Great Roman Empire
The Great Roman Empire and the Vatican
An empire is understood to be a group of nations, states, or individuals who are ruled by a singular authority. It is often assumed that Julius Caesar was the first emperor of Rome, but that is actually not true. Though he was an influential figure, he was actually considered a dictator due to his political and military rule.
It was the nephew of Julius Caesar- Augustus Caesar- that first held the title of emperor of Rome in 31 BCE. For centuries, the Great Roman Empire carried on until the fateful fall of Constantinople to the Ottoman Turks in 1453.
In 1571, Pope Pius V used the Vatican influence on Europe to gather allies and form the Holy League.

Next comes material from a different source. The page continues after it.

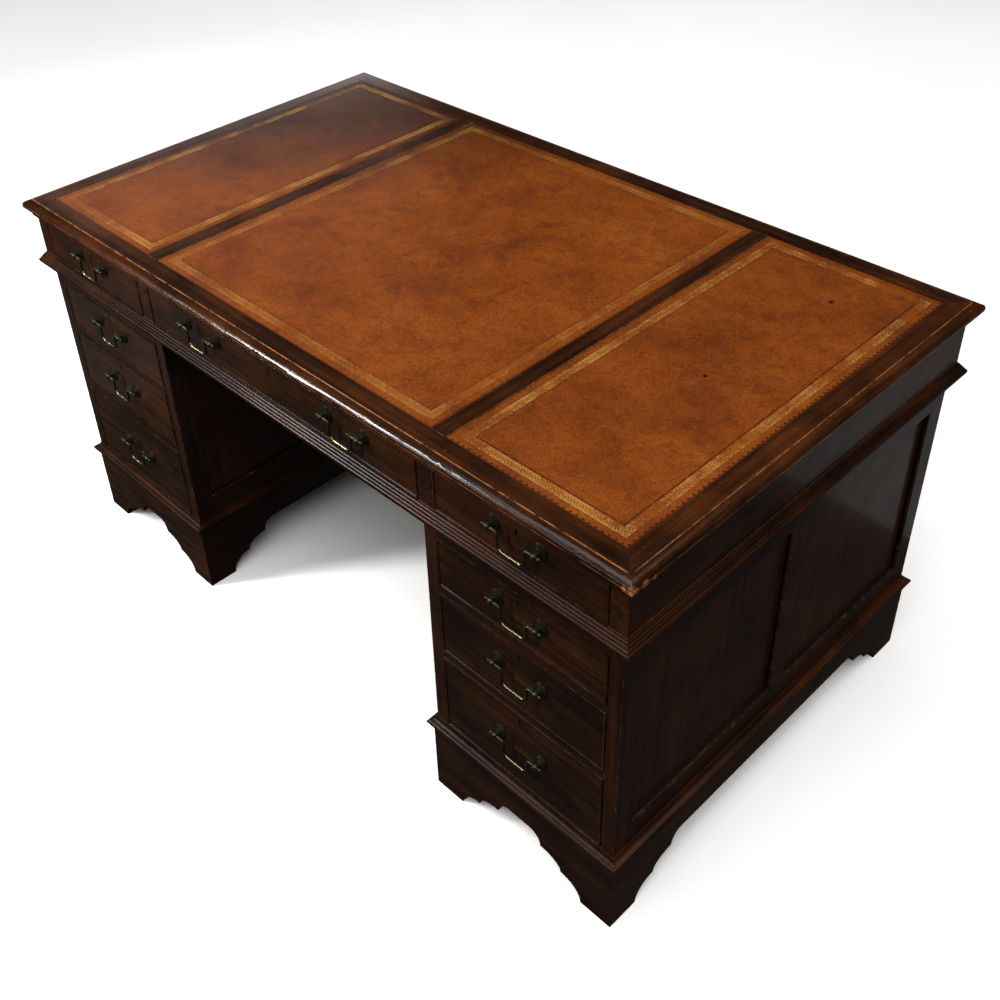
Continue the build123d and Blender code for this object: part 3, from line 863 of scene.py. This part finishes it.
def lay_grain(mesh, node, upright=False):
    """Writes each point's place in its own board, X along the grain, and a tone for each board."""
    board = mesh.faces.layers.int["board"]
    grain = mesh.verts.layers.float_vector.new("grain")
    tone = mesh.faces.layers.float.new("tone")
    boards = {}
    for face in mesh.faces:
        boards.setdefault(face[board], []).append(face)
    for number, faces in boards.items():
        draw = random.Random(f"{node} {number}")
        verts = {vert for face in faces for vert in face.verts}
        low = Vector([min(vert.co[axis] for vert in verts) for axis in range(3)])
        high = Vector([max(vert.co[axis] for vert in verts) for axis in range(3)])
        lengths = high - low
        longest = 2 if upright else max(range(3), key=lambda axis: lengths[axis])
        across = [axis for axis in range(3) if axis != longest]
        shift = Vector([draw.uniform(0, FIGURE_LENGTH) for _ in range(3)])
        shade = draw.random()
        for vert in verts:
            near = vert.co - low
            vert[grain] = Vector((near[longest], near[across[0]], near[across[1]])) + shift
        for face in faces:
            face[tone] = shade


def mark_mouldings(mesh):
    """Marks how strongly knocks show: fully, but on level faces only faintly."""
    moulded = mesh.faces.layers.float.new("moulded")
    for face in mesh.faces:
        face[moulded] = 1.0 if abs(face.normal.z) < LEVEL else FLAT_DENTS


def shade_smooth(mesh):
    """Smooth faces that break at corners."""
    for face in mesh.faces:
        face.smooth = True
    for edge in mesh.edges:
        edge.smooth = edge.is_manifold and edge.calc_face_angle(0) < SMOOTH_ANGLE


def finish_piece(name, mesh, materials, body, slot, *stands_for):
    """Makes the piece from its bmesh; it rides on body, and stands for CAD nodes if any are named."""
    shade_smooth(mesh)
    data = bpy.data.meshes.new(name)
    mesh.to_mesh(data)
    mesh.free()
    for material in materials:
        data.materials.append(material)
    made = bpy.data.objects.new(name, data)
    bpy.context.scene.collection.objects.link(made)
    weighted = made.modifiers.new("shading", "WEIGHTED_NORMAL")
    weighted.keep_sharp = True
    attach(made, body)
    if stands_for:
        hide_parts(*stands_for)
    return made


def wooden_piece(node, materials, width, slot="mahogany", upright=False, choose=None):
    """A CAD node's boards with rubbed arrises and grain; choose gives a board face's material number."""
    mesh = boards_of(node)
    soften_arrises(mesh, width)
    lay_grain(mesh, node, upright)
    mark_mouldings(mesh)
    if choose:
        choose(mesh)
    else:
        for face in mesh.faces:
            face.material_index = 0
    finish_piece(f"{node}_wood", mesh, materials, BODY_OF[node], slot, node)


def show_wood_in_front(front_y):
    """Boards that reach the front plane are show wood, material 0, and the others are material 1."""

    def choose(mesh):
        board = mesh.faces.layers.int["board"]
        reach = {}
        for face in mesh.faces:
            nearest = min(vert.co.y for vert in face.verts)
            reach[face[board]] = min(nearest, reach.get(face[board], 1e9))
        for face in mesh.faces:
            face.material_index = 0 if reach[face[board]] < front_y + SHOW_DEPTH else 1

    return choose


def paint_shade_in_reveals(mesh):
    """The edges that face into a frame's panel openings are material 1, painted shade for the dark of the
    reveals, the rest material 0.
    """
    low_y = min(vert.co.y for vert in mesh.verts) + REVEAL_CLEAR
    high_y = max(vert.co.y for vert in mesh.verts) - REVEAL_CLEAR
    for face in mesh.faces:
        inside = low_y < face.calc_center_median().y < high_y
        face.material_index = 1 if inside and abs(face.normal.x) < FACES_OUT else 0


def hide(node, material):
    """One inset hide: a rolled edge, a sunk gold band, a blind line and a gently uneven field."""
    low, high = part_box(node)
    size = high - low
    mesh = bmesh.new()
    centre = (low + high) / 2
    middle = Vector((centre.x, centre.y, high.z))
    tooling = mesh.loops.layers.uv.new("tooling")
    leaf = mesh.faces.layers.float.new("leaf")
    toothed = mesh.faces.layers.float.new("toothed")
    bmesh.ops.create_grid(mesh, x_segments=1, y_segments=1, size=0.5)
    bmesh.ops.scale(mesh, vec=(size.x, size.y, 1), verts=mesh.verts)
    field = list(mesh.faces)[0]
    rings = [
        (HIDE_ROLL, 0.0),
        (BAND_OUTER - HIDE_ROLL - TOOL_SLOPE, 0.0),
        (TOOL_SLOPE, -BAND_DEPTH),
        (BAND_INNER - BAND_OUTER, 0.0),
        (TOOL_SLOPE, BAND_DEPTH),
        (BLIND_LINE - BAND_INNER - 2 * TOOL_SLOPE, 0.0),
        (TOOL_SLOPE, -LINE_DEPTH),
        (TOOL_SLOPE, LINE_DEPTH),
        (FIELD_EDGE - BLIND_LINE - TOOL_SLOPE, 0.0),
    ]
    for width, rise in rings:
        bmesh.ops.inset_region(
            mesh, faces=[field], thickness=width, depth=rise, use_even_offset=True, use_boundary=True
        )
    for face in mesh.faces:
        face[leaf] = LEAF_LEFT[node]
        at = face.calc_center_median()
        beside = size.x / 2 - abs(at.x) < size.y / 2 - abs(at.y)
        handy = at.x > 0 if beside else at.y < 0
        face[toothed] = TEETH_LEFT[node] if handy else FAR_TEETH * TEETH_LEFT[node]
        for loop in face.loops:
            x, y = loop.vert.co.x, loop.vert.co.y
            inward = size.x / 2 - abs(x) if beside else size.y / 2 - abs(y)
            loop[tooling].uv = (FAR_FROM_EDGE, FAR_FROM_EDGE) if face == field else (
                y if beside else x, inward
            )
    rim = [edge for edge in mesh.edges if edge.is_boundary]
    cuts = round(max(size.x, size.y) / FIELD_CELL)
    bmesh.ops.subdivide_edges(mesh, edges=list(field.edges), cuts=cuts, use_grid_fill=True)
    for vert in mesh.verts:
        deep = min(size.x / 2 - abs(vert.co.x), size.y / 2 - abs(vert.co.y))
        if deep > FIELD_EDGE + TOOL_SLOPE:
            vert.co.z += FIELD_SWELL * (noise.noise((vert.co + centre) * per_mm(SWELL_ACROSS)) - 0.5)
    for edge in rim:
        for vert in edge.verts:
            vert.co.z = -HIDE_ROLL / 2
    walls = bmesh.ops.extrude_edge_only(mesh, edges=rim)["geom"]
    foot = [vert for vert in walls if isinstance(vert, bmesh.types.BMVert)]
    for vert in foot:
        vert.co.z = -size.z
    under = [edge for edge in walls if isinstance(edge, bmesh.types.BMEdge) and edge.is_boundary]
    bmesh.ops.contextual_create(mesh, geom=under)
    bmesh.ops.translate(mesh, vec=middle, verts=mesh.verts)
    bmesh.ops.recalc_face_normals(mesh, faces=mesh.faces)
    made = finish_piece(f"{node}_hide", mesh, [material], BODY_OF[node], "leather", node)


def brass_piece(node, material):
    """A CAD brass node, welded and smooth; a bail's low bar is marked as handled."""
    low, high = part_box(node)
    mesh = boards_of(node)
    handled = mesh.verts.layers.float.new("handled")
    if "bail" in node:
        drop = high.z - low.z
        for vert in mesh.verts:
            deep = (high.z - vert.co.z) / drop
            vert[handled] = max(0.0, min(1.0, (deep - HANDLED_FROM) / HANDLED_OVER))
    finish_piece(f"{node}_brass", mesh, [material], BODY_OF[node], "brass", node)


# ------------------------------------------------------------------ build
# Show wood: deep red brown under old shellac, near black where it builds up
polished = mahogany("french_polished_mahogany", "100602", "200E05", "361A08", "6E3F1A", flame=0.06)
# The top's borders: shinier from the hand, knocked, bare at the front right corner, rubbed pale on the
# arrises as wear and painted highlight, and with painted highlights along the fillet and lip of the moulding
worn_top = mahogany(
    "worn_polished_mahogany", "160903", "2B1407", "42200A", "A0683A", wear=0.9, dents=0.25, polish=0.16,
    gloss=0.18, flame=0.08, raw=RAW_CORNER
)
# Panels and drawer fronts: the plainest and the most figured boards
panel_wood = mahogany("quartered_panel_mahogany", "1A0A03", "2A1306", "3A1B08", "6E3F1A", flame=0.05)
drawer_wood = mahogany(
    "figured_drawer_mahogany", "110703", "1E0E05", "341907", "6E3F1A", polish=0.2, flame=0.08
)
# Waist and base mouldings: dulled by wax, with reddish rubbed edges
moulding_wood = mahogany(
    "waxed_moulding_mahogany", "100602", "200E05", "361A08", "6A3E20", polish=0.30, gloss=0.09, flame=0.05
)
# Reveals round the side panels: painted shade, a near-black duller copy of the polished mahogany where the
# reveals lie in shadow
recess = mahogany("painted_shade_reveal_mahogany", "080402", "100703", "1C0D05", "241206", polish=0.35, gloss=0.12)
# Unseen wood: oak in the drawers, browner pine in the carcase
lining = planed_wood("planed_oak_lining", "8C6238", "6B4524", "4A321C")
rough = planed_wood("planed_pine_carcase_wood", "7A5330", "5E3C20", "3A2817")
leather = tooled_hide("gold_tooled_hide")
# Bails rubbed dull gold by the hand, and the green-black plates and posts behind them
bail_brass = aged_brass("handled_cast_brass", "6C6648", "3C3A28", "151A16", 0.75)
fitting_brass = aged_brass("aged_cast_brass", "6F6742", "3A3622", "12150F", 0.85)

wooden_piece("top_core_board", [rough], 0.3 * MM, "secondary_wood")
wooden_piece("top_borders", [worn_top], 0.7 * MM)
wooden_piece("top_cross_strips", [worn_top], 0.3 * MM)
for side in ("left", "centre", "right"):
    hide(f"leather_{side}", leather)
wooden_piece("frieze_carcass", [polished], 0.8 * MM)
wooden_piece("frieze_floor", [rough], 0.5 * MM, "secondary_wood")
wooden_piece("waist_moulding", [moulding_wood], 0.4 * MM)
front_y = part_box("left_pedestal_side_frames")[0].y
for side in ("left", "right"):
    wooden_piece(f"{side}_pedestal_side_frames", [polished, recess], 0.8 * MM, choose=paint_shade_in_reveals)
    wooden_piece(f"{side}_pedestal_side_panels", [panel_wood], 0.4 * MM, upright=True)
    wooden_piece(f"{side}_pedestal_back", [polished], 0.8 * MM)
    wooden_piece(
        f"{side}_pedestal_rails_and_runners", [polished, rough], 0.6 * MM, choose=show_wood_in_front(front_y)
    )
    wooden_piece(f"{side}_pedestal_boards", [rough], 0.5 * MM, "secondary_wood")
    wooden_piece(f"{side}_pedestal_base_moulding", [moulding_wood], 0.4 * MM)
    wooden_piece(f"{side}_pedestal_plinth", [polished], 0.8 * MM)
for node in sorted(NODES):
    if node.endswith("_drawer_front"):
        wooden_piece(node, [drawer_wood], 0.5 * MM)
    elif node.endswith("_drawer_box"):
        wooden_piece(node, [lining], 0.6 * MM, "drawer_lining")
    elif node.endswith("_fittings"):
        brass_piece(node, fitting_brass)
    elif "bail" in node:
        brass_piece(node, bail_brass)


# ------------------------------------------------------------------ stage
def studio():
    """Pale floor, a dim room and soft boxes."""
    mesh = bmesh.new()
    bmesh.ops.create_grid(mesh, x_segments=1, y_segments=1, size=FLOOR_HALF)
    data = bpy.data.meshes.new("studio_floor")
    mesh.to_mesh(data)
    mesh.free()
    data.materials.append(painted_floor("matt_floor_paint"))
    floor = bpy.data.objects.new("studio_floor", data)
    floor.visible_glossy = False
    floor.visible_diffuse = False
    bpy.context.scene.collection.objects.link(floor)

    # A pale backdrop behind everything, round a room that is otherwise dim
    world = bpy.data.worlds.new("studio_room")
    world.use_nodes = True
    tree = world.node_tree
    seen = add(tree, "ShaderNodeLightPath", out="Is Camera Ray")
    room = add(
        tree,
        "ShaderNodeMix",
        {"data_type": "RGBA"},
        {0: seen, 6: grey(ROOM_GLOW), 7: colour("F1F1F0")},
        out=2,
    )
    tree.links.new(room, tree.nodes["Background"].inputs["Color"])
    bpy.context.scene.world = world

    for name, place, aim, width, height, power in SOFT_BOXES:
        lamp = bpy.data.lights.new(name, "AREA")
        lamp.shape, lamp.size, lamp.size_y, lamp.energy = "RECTANGLE", width, height, power
        box = bpy.data.objects.new(name, lamp)
        box.location = place
        box.rotation_mode = "QUATERNION"
        box.rotation_quaternion = (Vector(aim) - Vector(place)).to_track_quat("-Z", "Y")
        box.visible_camera = False
        bpy.context.scene.collection.objects.link(box)
    bpy.context.scene.view_settings.view_transform = "Standard"


def camera():
    """The viewpoint, from its azimuth, elevation, distance and roll about its own axis."""
    flat = math.cos(CAMERA_ELEVATION)
    back = Vector(
        (math.sin(CAMERA_AZIMUTH) * flat, -math.cos(CAMERA_AZIMUTH) * flat, math.sin(CAMERA_ELEVATION))
    )
    lens = bpy.data.cameras.new("viewpoint")
    lens.lens, lens.sensor_width = CAMERA_LENS_MM, SENSOR_MM
    lens.shift_x, lens.shift_y = CAMERA_SHIFT
    made = bpy.data.objects.new("viewpoint", lens)
    made.location = CAMERA_TARGET + CAMERA_DISTANCE * back
    made.rotation_mode = "QUATERNION"
    roll = Matrix.Rotation(CAMERA_ROLL, 3, "Z").to_quaternion()
    made.rotation_quaternion = (-back).to_track_quat("-Z", "Y") @ roll
    bpy.context.scene.collection.objects.link(made)
    bpy.context.scene.camera = made


studio()
camera()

This fleet attacked the Ottoman Turks in Constantinople and freed the Christian captives of the Islamic rule. A swift attack in this Battle of Lepanto led to an overwhelming victory, effectively preventing the further spread of Islamic rule.
Even after the victory of the Battle of Lepanto- one of the last naval battles fought almost fully with rowing vessels- the Roman Empire was not returned fully to its former glory. Still, that battle saved the Christian west and, therefore, is one of the greatest naval battles in Spanish history.
The Battle of Lepanto would not be the first nor the last time the Vatican influence on Europe would incite change or action. Over time, though, that influence has changed to some degree.
Vatican City, home of the Vatican, the Pope, and a few hundred people, is actually considered its own country and is governed by its own monarchy- the Pope. It also governs the Catholic church. It does not, however, govern all of Europe. Therefore, its influence is not quite as strong as it once was.
That fact does not stop the Vatican from attempting to do as much good as it possibly can. It stands up for human rights, immigrant rights, the financial security of third world nations- especially concerning debt they owe to first world countries- and more.
Though times and even the Vatican influence on Europe have changed, the structure of the Church and the Vatican have not. The Great Roman Empire might have fallen, but the Vatican opted to keep much of it alive by continually forming the Church after the Great Roman Empire. For instance:
Up until the 20th century, only Latin- the language used in ancient Rome- was allowed to officially be used. During the 20th century, other languages began to be allowed.
The Pope is also called Pontifex Maximus, which is what the head of the College of Priests was called in ancient Rome.
Territorial words, such as parishes and provinces, were used as references in ancient Rome.
The current College of Cardinals who is responsible for electing the Pope is very similar to the College of Priests from the Roman Empire to do the same.
While the full reason for keeping these and more alive may never be known, it has been said that it has helped the Church cultivate tradition even in the changing world. Even as one’s spirituality changes or grows, having anchors such as these can bring comfort, confidence, and faith.